__Aim__. Extract the complete listing and output it unchanged.

-----

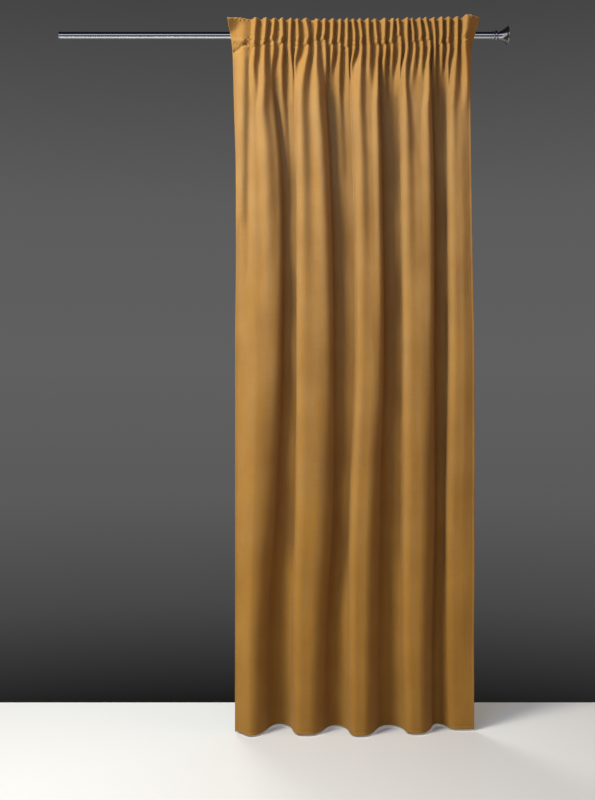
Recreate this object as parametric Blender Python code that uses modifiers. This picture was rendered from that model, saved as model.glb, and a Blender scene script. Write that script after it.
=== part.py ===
"""Blackout curtain with a pencil-pleat heading, hung on a chrome curtain pole.

Metres, +Z up. The origin is on the pole's axis, above the middle of the curtain.
The pole runs along X, the room is on the -Y side and the wall on the +Y side.
"""
import math
from collections import namedtuple

import bpy
import numpy as np

MM = 0.001
GAP = 0.0003

# Pole and its fittings
POLE_LEFT = -1.121
POLE_RIGHT = 0.522
POLE_RADIUS = 0.014
POLE_WALL = 0.001
SPIGOT_RADIUS = POLE_RADIUS - POLE_WALL - GAP
SPIGOT_LENGTH = 0.018
CAP_THICKNESS = 0.003
NECK_LENGTH = 0.0245
TRUMPET_LENGTH = 0.0355
TRUMPET_BASE_RADIUS = 0.0145
TRUMPET_END_RADIUS = 0.035
TURNED_STEPS = 48

# Curtain: heights are measured up from the pole's axis
FLAT_WIDTH = 1.400
TOP_Z = 0.058
TOP_SAG = 0.009
STITCH_Z = -0.048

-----

__Solution for this task__.
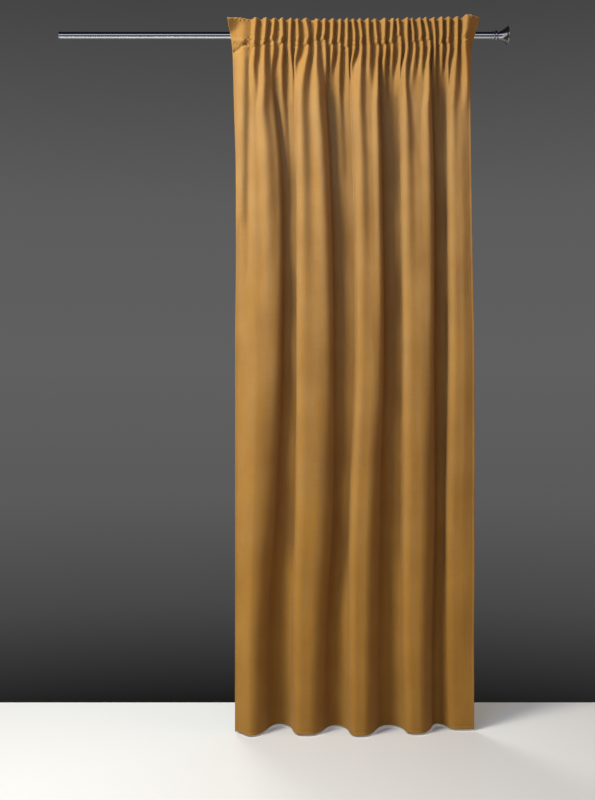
Recreate this object as parametric Blender Python code that uses modifiers. This picture was rendered from that model, saved as model.glb, and a Blender scene script. Write that script after it.
=== part.py ===
"""Blackout curtain with a pencil-pleat heading, hung on a chrome curtain pole.

Metres, +Z up. The origin is on the pole's axis, above the middle of the curtain.
The pole runs along X, the room is on the -Y side and the wall on the +Y side.
"""
import math
from collections import namedtuple

import bpy
import numpy as np

MM = 0.001
GAP = 0.0003

# Pole and its fittings
POLE_LEFT = -1.121
POLE_RIGHT = 0.522
POLE_RADIUS = 0.014
POLE_WALL = 0.001
SPIGOT_RADIUS = POLE_RADIUS - POLE_WALL - GAP
SPIGOT_LENGTH = 0.018
CAP_THICKNESS = 0.003
NECK_LENGTH = 0.0245
TRUMPET_LENGTH = 0.0355
TRUMPET_BASE_RADIUS = 0.0145
TRUMPET_END_RADIUS = 0.035
TURNED_STEPS = 48

# Curtain: heights are measured up from the pole's axis
FLAT_WIDTH = 1.400
TOP_Z = 0.058
TOP_SAG = 0.009
STITCH_Z = -0.048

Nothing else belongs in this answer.